Golf courses – oft derided as a bastion for the retirement set, they’re actually one of the most impressive meetings of natural beauty and man-made architecture. A great course flows from the land, little different than a stream or sand dune. These are some of the finest.
- Shinnecock Hills – a stunning links layout on one of the richest tracts of golfing land in the world (the course is neighbors with the National Golf Links of America and Sebonack), Shinnecock is a wind-worn, brutal layout, defined by its fast greens, plentiful bunkers, and wild undulations.
- Cypress Point – one of the most beautiful locations in the world, masterfully molded into one of the most strategic golf courses in the world. The holes at Cypress Point follow the land, flowing over tremendous dunes and playing across glittering chasms of ocean. The stretch from 12-17 may be the best pure golf in the world.
- Royal Melbourne West – a gem of a course down under, Royal Melbourne is what Augusta National once was – wide and strategic, with gorgeously sculpted bunkers and massive, sloping greens. The land and the angles of play are subtle, but the course is unforgettable.

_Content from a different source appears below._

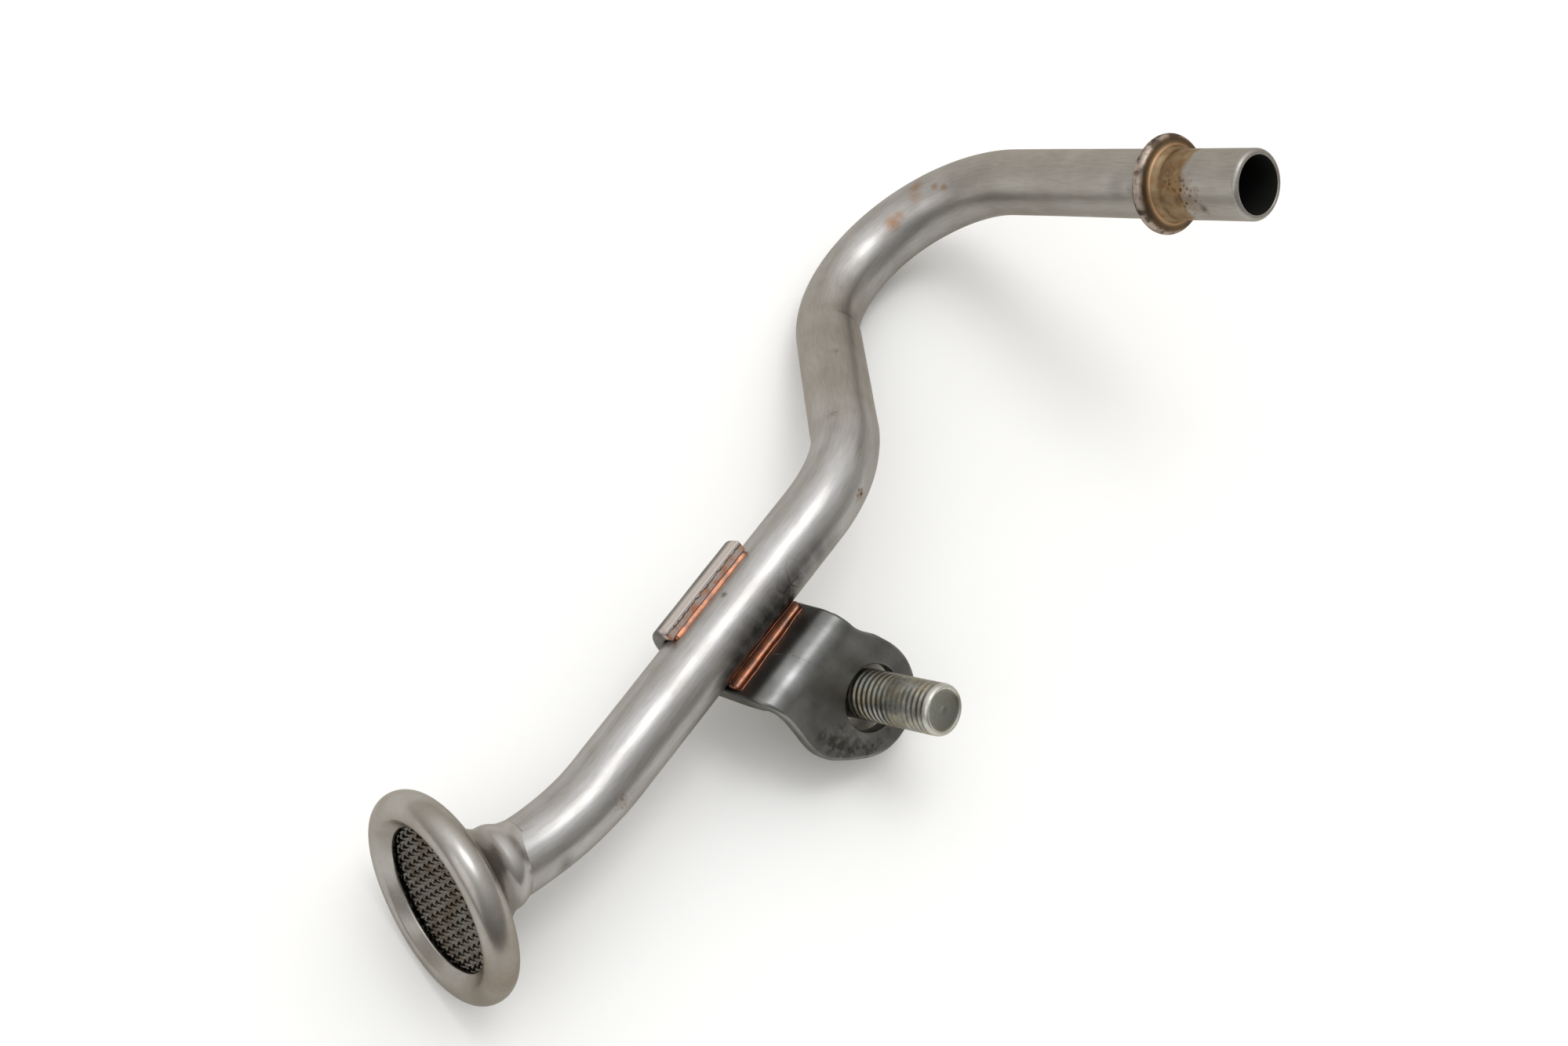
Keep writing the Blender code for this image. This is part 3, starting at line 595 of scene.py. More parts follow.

- Pine Valley – the hard scrabble pine hills of central New Jersey are not where you’d expect to find a great golf course, and yet it’s there that you find Pine Valley, maybe the most difficult course in the world. Huge rolling greens, and even bigger sand pits, create one heck of a challenge.
- Merion East – The grand dame of American golf courses, the miniscule fairways, the jungle-thick rough, and the smooth-as-glass greens help to make Merion’s East Course a unique and diabolical test. The famous 16th, the quarry hole, is the star of what might be the best final five holes in the world.